*** Information given

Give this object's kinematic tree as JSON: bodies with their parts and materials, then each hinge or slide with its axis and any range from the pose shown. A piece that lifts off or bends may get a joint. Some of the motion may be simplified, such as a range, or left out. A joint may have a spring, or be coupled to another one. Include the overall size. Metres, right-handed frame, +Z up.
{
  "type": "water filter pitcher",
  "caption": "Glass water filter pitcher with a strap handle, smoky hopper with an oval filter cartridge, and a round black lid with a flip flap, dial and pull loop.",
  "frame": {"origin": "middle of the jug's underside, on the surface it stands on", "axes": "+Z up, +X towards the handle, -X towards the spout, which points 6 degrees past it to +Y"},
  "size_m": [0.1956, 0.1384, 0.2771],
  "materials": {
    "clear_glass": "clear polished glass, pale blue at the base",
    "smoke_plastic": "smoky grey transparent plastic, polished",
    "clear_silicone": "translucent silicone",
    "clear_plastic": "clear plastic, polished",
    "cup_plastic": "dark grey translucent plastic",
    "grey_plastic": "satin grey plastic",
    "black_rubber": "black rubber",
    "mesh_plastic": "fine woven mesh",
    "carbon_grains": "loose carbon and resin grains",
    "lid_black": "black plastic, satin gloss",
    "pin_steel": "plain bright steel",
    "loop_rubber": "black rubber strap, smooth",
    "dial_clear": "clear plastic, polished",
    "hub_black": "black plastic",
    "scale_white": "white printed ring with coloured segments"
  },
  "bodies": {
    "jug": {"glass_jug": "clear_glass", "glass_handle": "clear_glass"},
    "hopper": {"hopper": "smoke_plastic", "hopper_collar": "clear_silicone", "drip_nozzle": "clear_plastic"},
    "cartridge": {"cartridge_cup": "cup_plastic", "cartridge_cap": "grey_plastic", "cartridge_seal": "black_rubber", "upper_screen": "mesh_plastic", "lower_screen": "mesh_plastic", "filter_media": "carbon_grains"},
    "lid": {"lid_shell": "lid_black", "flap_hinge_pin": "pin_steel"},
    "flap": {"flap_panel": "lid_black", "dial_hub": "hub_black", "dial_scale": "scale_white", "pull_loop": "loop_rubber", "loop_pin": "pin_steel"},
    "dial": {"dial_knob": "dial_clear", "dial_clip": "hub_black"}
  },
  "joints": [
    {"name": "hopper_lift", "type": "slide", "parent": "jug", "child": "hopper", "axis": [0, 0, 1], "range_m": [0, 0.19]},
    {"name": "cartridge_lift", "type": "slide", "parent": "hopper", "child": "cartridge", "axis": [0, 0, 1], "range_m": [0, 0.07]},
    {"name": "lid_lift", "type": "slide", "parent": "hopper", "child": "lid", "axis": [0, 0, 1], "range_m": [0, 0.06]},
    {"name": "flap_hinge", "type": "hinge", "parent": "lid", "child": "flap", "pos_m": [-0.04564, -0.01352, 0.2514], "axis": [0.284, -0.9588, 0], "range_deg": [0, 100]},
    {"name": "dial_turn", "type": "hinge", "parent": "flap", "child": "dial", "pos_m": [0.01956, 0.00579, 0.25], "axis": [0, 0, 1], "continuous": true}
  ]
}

******
*** Information given

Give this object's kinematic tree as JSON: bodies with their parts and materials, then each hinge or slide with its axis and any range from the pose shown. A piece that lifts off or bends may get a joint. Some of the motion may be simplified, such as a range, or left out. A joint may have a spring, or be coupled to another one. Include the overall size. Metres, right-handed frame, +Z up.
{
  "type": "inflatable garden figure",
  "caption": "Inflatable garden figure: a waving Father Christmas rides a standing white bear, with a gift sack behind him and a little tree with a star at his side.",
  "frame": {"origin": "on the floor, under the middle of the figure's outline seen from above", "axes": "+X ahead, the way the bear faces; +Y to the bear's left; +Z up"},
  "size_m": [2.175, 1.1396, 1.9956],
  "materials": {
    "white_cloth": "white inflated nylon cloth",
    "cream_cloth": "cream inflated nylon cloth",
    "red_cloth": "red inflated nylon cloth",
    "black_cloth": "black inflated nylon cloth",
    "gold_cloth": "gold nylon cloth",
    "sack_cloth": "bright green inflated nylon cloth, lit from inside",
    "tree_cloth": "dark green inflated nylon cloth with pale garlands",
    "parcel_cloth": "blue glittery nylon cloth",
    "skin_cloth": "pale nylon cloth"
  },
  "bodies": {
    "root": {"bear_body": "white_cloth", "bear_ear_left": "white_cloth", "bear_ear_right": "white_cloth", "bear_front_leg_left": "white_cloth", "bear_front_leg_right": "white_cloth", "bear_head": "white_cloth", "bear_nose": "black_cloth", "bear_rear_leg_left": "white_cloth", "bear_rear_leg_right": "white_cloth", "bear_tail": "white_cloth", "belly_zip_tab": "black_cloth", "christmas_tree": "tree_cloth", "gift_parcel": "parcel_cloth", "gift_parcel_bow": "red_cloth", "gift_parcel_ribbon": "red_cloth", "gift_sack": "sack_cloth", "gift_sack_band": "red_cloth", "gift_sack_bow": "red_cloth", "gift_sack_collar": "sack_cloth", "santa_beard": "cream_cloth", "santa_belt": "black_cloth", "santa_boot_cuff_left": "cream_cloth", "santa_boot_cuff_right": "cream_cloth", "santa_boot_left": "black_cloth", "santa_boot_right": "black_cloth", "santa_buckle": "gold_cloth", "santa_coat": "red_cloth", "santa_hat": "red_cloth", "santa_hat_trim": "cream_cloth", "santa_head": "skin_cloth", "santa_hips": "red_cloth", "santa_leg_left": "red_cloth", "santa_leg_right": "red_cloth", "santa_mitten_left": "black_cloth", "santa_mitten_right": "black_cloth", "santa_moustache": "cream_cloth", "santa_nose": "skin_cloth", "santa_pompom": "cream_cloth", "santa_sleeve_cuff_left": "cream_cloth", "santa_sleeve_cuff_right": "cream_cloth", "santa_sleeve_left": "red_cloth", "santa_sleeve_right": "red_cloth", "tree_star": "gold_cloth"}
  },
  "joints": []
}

******

Given request →
Go over the records above line by line and count those holding the word "from". Reply only with the number.

Result of this task →
4